Dwell time is the period between the time of the attack, breach, or
compromise – and the time of detection. Each minute that occurs from that
moment of the attack provides the adversary the opportunity to:

- Perform reconnaissance;
- Spread laterally;
- Establish a wider foothold to prevent eradication;
- Encrypt data;
- Exfiltrate data; and
- Vandalize the network and potentially cause costly damage.

This is a problem because, as a recent study indicated, attacks often exist
for upwards of 90 days or longer before they are detected. As an adversary
on your network, there is little that they couldn’t do in that time frame.

As a result, dwell time is inextricably linked to false positives and
trivial-true positives. Every moment wasted investigating erroneous alerts
contributes to the length of time it takes to discover actual hidden
threats on your network. Time wasted on these pursuits is time that could
be spent reacting to actual threats, proactively scoping threats or even
hunting down hidden threats.

Strategies to overcome these hidden costs

An analyst survey last year helps to place a price tag of some of these
hidden costs context. It found that 60% of financial services organizations
receive 100,000 alerts per day and about half of respondents said just one
in five alerts are related to a unique security event.

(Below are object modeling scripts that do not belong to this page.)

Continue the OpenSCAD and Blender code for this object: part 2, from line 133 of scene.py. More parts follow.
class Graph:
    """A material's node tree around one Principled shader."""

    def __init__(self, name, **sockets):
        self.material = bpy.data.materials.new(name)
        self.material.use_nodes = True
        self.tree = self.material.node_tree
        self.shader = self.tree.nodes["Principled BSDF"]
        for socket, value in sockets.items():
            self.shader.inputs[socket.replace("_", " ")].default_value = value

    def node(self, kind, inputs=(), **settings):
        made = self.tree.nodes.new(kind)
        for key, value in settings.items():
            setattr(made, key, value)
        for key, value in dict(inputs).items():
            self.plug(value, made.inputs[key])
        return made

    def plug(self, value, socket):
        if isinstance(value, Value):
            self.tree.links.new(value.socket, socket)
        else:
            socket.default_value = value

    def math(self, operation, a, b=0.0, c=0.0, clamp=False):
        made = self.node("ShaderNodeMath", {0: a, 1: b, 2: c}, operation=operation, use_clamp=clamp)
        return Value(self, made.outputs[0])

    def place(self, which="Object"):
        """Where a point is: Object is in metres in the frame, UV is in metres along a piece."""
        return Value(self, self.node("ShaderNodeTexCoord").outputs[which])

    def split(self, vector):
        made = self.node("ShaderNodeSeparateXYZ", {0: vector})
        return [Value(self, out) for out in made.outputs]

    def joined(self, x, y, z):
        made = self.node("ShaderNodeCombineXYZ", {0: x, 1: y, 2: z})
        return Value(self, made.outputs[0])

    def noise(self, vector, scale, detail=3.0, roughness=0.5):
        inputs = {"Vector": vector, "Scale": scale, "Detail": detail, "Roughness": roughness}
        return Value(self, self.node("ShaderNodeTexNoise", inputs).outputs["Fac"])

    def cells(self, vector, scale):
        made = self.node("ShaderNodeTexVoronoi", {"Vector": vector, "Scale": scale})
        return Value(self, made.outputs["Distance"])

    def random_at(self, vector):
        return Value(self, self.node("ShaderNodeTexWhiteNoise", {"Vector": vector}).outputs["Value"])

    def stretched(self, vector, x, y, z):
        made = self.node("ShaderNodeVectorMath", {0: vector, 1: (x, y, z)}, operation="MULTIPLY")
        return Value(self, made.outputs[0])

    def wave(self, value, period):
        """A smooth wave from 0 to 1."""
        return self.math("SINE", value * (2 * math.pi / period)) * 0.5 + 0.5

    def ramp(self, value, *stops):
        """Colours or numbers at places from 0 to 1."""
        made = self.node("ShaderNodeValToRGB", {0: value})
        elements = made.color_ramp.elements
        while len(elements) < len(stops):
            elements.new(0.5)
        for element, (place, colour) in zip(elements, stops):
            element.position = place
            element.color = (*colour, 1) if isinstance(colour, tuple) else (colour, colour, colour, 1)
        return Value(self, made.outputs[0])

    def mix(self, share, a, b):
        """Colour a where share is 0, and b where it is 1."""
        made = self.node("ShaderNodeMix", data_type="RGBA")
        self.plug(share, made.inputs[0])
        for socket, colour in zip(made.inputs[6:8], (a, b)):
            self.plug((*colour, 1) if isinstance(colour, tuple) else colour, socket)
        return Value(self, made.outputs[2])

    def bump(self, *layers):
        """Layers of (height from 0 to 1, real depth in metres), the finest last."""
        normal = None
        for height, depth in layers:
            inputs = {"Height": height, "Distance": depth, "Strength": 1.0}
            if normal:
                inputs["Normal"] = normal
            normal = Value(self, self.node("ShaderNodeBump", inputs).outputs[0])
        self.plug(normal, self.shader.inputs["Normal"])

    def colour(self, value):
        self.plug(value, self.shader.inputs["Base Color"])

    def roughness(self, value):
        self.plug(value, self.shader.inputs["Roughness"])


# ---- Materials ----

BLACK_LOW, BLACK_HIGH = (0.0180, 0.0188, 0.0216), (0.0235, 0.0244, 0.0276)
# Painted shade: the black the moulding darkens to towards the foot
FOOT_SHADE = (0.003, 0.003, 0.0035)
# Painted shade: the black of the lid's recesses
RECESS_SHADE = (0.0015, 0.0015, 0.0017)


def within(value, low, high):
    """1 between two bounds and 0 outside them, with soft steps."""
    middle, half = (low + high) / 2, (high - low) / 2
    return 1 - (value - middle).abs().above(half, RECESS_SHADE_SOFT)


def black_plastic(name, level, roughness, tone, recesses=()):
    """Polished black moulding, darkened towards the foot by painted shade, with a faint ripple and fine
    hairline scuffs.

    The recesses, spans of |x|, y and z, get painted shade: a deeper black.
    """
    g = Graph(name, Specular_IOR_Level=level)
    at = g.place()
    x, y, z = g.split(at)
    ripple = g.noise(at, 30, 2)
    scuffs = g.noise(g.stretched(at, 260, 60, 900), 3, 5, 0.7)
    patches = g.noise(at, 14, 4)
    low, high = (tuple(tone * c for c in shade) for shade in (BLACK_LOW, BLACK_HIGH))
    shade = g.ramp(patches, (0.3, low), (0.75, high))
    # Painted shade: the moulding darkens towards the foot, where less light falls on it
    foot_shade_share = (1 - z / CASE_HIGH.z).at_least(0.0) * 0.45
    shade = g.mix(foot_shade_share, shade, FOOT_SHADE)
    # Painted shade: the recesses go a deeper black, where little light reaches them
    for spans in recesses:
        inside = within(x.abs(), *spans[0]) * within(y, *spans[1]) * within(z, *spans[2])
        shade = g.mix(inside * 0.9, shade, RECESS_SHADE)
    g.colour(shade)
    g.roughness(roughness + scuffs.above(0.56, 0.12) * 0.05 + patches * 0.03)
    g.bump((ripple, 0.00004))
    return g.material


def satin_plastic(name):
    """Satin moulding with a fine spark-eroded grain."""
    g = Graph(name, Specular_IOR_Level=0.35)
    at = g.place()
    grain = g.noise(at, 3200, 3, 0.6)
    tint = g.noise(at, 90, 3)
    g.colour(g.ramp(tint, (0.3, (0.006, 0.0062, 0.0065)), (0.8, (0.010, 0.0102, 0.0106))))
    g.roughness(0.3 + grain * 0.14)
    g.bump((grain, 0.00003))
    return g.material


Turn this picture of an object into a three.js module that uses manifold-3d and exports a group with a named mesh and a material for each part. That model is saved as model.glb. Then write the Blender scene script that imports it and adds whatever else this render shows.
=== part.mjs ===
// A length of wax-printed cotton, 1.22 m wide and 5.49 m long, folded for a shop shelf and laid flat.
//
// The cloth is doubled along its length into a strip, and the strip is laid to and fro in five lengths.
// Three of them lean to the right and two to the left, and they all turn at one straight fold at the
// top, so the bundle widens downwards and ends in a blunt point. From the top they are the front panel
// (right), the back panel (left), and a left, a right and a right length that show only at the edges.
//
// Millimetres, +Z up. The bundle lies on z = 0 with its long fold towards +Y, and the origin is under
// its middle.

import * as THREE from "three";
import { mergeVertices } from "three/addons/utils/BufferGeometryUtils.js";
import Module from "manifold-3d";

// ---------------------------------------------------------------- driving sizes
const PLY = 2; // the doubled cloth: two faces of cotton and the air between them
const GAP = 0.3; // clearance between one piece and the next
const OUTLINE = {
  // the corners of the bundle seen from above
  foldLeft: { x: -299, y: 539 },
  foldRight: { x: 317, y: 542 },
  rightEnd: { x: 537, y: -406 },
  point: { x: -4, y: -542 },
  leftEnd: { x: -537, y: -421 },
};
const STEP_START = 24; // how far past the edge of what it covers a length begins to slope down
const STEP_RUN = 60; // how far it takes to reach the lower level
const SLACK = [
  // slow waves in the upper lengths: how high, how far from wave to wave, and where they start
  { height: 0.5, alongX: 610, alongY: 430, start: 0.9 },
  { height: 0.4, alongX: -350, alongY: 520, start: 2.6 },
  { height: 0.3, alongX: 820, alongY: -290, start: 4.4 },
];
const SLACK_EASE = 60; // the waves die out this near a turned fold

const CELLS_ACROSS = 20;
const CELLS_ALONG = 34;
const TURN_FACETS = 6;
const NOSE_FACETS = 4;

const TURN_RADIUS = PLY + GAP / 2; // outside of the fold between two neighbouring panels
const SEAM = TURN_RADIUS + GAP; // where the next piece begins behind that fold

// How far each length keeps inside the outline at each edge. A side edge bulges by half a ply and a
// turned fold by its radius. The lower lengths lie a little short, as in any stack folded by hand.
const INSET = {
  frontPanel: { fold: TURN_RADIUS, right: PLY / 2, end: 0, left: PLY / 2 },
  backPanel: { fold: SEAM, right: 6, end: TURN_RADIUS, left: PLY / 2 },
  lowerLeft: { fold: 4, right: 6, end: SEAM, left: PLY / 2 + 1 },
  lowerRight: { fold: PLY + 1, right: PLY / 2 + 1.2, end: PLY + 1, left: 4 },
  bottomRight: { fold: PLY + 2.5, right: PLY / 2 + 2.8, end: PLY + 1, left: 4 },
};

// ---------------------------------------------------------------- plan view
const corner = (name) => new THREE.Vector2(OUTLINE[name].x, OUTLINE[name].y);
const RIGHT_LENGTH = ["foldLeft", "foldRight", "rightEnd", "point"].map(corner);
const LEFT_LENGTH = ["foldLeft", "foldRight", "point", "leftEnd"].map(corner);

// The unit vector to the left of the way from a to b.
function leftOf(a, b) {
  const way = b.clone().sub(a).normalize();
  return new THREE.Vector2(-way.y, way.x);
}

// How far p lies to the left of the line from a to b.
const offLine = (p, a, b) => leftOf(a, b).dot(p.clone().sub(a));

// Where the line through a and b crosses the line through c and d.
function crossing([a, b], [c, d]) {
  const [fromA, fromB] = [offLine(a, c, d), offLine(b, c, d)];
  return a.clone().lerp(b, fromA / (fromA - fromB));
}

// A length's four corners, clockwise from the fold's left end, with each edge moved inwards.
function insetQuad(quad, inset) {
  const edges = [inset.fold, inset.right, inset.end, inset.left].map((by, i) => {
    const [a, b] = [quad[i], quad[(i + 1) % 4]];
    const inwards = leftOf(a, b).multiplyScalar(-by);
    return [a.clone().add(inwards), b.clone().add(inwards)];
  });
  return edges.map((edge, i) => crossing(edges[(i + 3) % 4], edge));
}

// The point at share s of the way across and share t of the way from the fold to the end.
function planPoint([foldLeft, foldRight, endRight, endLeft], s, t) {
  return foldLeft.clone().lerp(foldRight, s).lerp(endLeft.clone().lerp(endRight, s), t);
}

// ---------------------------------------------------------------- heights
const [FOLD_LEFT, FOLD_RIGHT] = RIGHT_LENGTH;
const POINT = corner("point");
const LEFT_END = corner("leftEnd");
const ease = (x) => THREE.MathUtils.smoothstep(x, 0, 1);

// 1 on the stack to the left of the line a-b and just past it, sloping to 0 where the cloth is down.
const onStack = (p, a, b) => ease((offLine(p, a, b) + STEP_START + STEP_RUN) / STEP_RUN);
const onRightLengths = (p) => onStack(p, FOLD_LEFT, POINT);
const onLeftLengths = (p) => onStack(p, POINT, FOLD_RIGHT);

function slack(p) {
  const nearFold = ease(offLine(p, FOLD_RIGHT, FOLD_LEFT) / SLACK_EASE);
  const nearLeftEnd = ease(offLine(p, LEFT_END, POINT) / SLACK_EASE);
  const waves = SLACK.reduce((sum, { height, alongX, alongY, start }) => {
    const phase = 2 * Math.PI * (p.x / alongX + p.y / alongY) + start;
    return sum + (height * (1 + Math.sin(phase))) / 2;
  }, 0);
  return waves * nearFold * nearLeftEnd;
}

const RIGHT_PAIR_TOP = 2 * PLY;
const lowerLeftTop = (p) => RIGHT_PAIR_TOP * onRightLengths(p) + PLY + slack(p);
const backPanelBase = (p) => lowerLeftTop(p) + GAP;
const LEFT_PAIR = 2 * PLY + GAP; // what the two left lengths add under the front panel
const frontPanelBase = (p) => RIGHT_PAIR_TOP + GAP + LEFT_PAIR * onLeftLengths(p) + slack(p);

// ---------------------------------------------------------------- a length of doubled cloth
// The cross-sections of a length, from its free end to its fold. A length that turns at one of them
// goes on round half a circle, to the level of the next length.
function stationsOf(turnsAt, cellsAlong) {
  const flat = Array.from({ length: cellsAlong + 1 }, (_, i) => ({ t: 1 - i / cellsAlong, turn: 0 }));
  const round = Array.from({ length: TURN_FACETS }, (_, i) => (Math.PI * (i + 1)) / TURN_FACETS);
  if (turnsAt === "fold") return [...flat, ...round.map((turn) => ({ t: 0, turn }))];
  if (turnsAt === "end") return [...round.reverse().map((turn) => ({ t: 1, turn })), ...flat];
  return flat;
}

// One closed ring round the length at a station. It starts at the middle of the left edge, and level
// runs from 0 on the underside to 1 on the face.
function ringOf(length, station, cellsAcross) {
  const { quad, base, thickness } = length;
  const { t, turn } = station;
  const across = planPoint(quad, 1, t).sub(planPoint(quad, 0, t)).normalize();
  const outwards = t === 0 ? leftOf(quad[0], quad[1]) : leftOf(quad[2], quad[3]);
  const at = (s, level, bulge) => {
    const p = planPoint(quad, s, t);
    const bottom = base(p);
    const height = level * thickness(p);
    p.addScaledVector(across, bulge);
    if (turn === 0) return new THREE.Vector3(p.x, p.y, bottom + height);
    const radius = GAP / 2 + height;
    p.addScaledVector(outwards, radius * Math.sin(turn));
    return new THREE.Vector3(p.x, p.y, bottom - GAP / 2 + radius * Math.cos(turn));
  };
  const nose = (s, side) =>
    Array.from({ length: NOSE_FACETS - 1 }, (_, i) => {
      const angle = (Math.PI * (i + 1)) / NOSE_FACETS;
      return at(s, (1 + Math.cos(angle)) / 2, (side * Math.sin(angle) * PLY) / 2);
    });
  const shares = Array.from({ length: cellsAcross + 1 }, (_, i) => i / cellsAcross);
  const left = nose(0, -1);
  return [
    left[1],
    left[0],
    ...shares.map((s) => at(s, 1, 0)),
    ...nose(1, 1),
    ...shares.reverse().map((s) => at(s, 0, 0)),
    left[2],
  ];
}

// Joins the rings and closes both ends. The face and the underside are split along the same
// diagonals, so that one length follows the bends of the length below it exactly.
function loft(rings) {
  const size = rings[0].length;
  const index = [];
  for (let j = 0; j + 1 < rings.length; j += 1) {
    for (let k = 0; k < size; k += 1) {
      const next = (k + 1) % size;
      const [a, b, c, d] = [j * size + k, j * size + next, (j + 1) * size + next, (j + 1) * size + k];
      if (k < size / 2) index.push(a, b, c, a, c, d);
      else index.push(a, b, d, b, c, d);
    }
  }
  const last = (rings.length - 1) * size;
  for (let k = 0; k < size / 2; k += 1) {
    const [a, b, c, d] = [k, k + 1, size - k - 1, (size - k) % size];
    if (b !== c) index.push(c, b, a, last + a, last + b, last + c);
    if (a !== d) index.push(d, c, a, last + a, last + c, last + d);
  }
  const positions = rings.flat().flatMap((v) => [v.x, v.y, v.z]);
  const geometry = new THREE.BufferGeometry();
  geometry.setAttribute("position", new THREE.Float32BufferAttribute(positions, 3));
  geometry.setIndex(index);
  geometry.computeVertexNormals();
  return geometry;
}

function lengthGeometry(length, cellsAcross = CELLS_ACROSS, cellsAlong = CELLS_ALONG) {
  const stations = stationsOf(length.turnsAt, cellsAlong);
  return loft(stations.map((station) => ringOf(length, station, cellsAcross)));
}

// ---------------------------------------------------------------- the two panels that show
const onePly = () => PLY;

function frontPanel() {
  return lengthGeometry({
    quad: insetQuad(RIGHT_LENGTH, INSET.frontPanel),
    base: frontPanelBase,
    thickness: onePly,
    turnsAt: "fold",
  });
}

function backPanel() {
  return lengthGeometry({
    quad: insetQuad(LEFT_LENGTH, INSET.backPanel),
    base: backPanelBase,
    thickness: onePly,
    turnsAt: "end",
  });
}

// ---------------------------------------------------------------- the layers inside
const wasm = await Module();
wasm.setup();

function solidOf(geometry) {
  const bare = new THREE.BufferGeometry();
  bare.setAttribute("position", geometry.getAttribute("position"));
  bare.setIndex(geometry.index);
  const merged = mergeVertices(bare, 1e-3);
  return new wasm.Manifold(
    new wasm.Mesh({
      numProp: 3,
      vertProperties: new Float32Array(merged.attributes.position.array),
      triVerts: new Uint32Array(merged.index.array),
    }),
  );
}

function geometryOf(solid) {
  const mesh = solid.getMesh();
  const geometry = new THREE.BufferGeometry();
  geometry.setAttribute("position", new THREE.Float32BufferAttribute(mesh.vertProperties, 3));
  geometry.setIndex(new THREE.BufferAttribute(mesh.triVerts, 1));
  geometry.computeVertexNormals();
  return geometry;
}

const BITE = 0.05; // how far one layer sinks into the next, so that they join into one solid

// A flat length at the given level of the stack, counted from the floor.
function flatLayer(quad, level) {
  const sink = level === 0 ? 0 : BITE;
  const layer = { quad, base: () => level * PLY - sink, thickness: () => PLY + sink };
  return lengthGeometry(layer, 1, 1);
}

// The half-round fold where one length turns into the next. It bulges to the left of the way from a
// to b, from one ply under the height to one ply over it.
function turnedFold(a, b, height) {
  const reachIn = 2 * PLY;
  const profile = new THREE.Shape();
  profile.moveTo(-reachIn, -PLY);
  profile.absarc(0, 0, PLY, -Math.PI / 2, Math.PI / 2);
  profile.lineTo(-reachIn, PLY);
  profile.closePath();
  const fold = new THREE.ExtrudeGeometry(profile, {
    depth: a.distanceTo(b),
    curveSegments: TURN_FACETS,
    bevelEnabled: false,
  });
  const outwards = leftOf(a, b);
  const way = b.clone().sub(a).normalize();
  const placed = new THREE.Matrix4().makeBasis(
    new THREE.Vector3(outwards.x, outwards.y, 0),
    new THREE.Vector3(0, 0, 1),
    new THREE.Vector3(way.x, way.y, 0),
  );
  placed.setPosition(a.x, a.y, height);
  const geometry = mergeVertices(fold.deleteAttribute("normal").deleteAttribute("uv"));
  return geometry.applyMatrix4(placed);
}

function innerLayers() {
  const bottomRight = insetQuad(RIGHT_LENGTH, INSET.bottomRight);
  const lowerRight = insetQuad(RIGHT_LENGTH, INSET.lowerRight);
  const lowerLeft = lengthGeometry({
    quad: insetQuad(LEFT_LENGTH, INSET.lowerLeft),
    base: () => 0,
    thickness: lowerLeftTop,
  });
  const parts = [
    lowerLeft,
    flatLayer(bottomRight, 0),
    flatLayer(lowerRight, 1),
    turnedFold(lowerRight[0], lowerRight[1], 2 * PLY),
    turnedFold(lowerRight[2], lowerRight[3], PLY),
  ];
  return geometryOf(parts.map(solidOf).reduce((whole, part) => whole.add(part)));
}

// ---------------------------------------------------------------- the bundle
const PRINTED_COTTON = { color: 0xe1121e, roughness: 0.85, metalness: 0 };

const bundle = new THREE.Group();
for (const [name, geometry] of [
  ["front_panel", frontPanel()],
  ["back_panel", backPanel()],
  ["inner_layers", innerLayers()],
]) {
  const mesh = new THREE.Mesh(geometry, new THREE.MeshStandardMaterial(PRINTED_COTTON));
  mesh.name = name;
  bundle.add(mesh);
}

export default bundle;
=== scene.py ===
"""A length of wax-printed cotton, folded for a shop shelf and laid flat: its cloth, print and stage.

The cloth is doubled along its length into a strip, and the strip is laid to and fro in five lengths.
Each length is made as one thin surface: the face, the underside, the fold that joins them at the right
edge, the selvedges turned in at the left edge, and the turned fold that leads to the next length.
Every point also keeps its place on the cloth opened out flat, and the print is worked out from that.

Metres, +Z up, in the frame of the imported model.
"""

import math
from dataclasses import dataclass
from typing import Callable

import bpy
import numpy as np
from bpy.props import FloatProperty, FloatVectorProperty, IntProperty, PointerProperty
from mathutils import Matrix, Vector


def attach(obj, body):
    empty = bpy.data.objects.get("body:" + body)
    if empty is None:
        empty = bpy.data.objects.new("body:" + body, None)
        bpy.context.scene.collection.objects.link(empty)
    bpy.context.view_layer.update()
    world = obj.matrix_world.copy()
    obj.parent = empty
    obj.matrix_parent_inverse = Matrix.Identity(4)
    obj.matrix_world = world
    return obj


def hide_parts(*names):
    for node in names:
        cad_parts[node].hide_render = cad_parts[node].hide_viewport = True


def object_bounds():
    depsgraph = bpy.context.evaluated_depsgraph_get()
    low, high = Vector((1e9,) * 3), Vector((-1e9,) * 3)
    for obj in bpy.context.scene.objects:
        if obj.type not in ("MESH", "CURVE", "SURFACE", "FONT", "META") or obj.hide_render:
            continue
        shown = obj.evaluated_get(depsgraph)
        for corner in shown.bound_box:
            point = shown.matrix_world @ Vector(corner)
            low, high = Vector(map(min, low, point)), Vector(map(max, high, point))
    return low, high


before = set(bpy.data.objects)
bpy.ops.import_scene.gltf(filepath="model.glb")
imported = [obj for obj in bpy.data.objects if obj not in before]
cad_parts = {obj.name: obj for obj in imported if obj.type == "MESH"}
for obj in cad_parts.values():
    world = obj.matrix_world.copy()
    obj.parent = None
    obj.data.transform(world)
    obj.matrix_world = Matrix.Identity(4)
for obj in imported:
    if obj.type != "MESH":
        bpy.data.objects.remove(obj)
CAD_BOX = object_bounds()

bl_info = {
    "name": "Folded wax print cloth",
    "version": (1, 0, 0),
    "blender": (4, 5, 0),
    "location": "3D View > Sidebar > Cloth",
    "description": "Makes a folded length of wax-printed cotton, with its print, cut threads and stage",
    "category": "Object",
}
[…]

If we conservatively estimate it takes 15 minutes to investigate an alert,
assuming the standard 40-hour week, the math works out to hundreds of weeks
of investigatory work that are generated every day. The analyst that
conducted the survey called this “unsustainable” and while the number of
erroneous alerts will vary by vertical market, suffice to say the volume is
uniformly high.

Eliminating false positives entirely is probably not realistic, so I
recommend focusing on reducing the false-positive-to-detection and
trivial-true-positive-to-detection ratio. The baseline ratio I’d suggest is
10:1 which means for every 10 alerts identified only one should be
trivial-true positive or false-positive.

Improving that ratio – and reducing the hidden costs – requires an
integrated effort across people, process and technology. Here are several
tips for achieving that goal:

- Audit and discard systems that generate too much distracting noise. Your
team can’t afford to waste their time with them;
- Collect relevant contextual information and have it on hand to better
triage and safely ignore irrelevant alerts;
- Develop methods and train your staff to quickly evaluate events so they
can focus on what is important, and ignore what isn’t;
- Effectively scope actual events to avoid addressing initial targets but
miss potential lateral spread of threats that came along for the ride; and
- Assume that your detection systems have missed something and devote some
amount of time to threat hunting; this can double as a professional
development exercise.

As a community, security tends to think of our challenges in terms of
threats, but costs and budgets merit a place on the list of top challenges.
Every business function seeks to apply finite resources to maximum benefit,
and to do that effectively in security, like threats, requires a keen
understanding of those costs that are known and those that are hiding.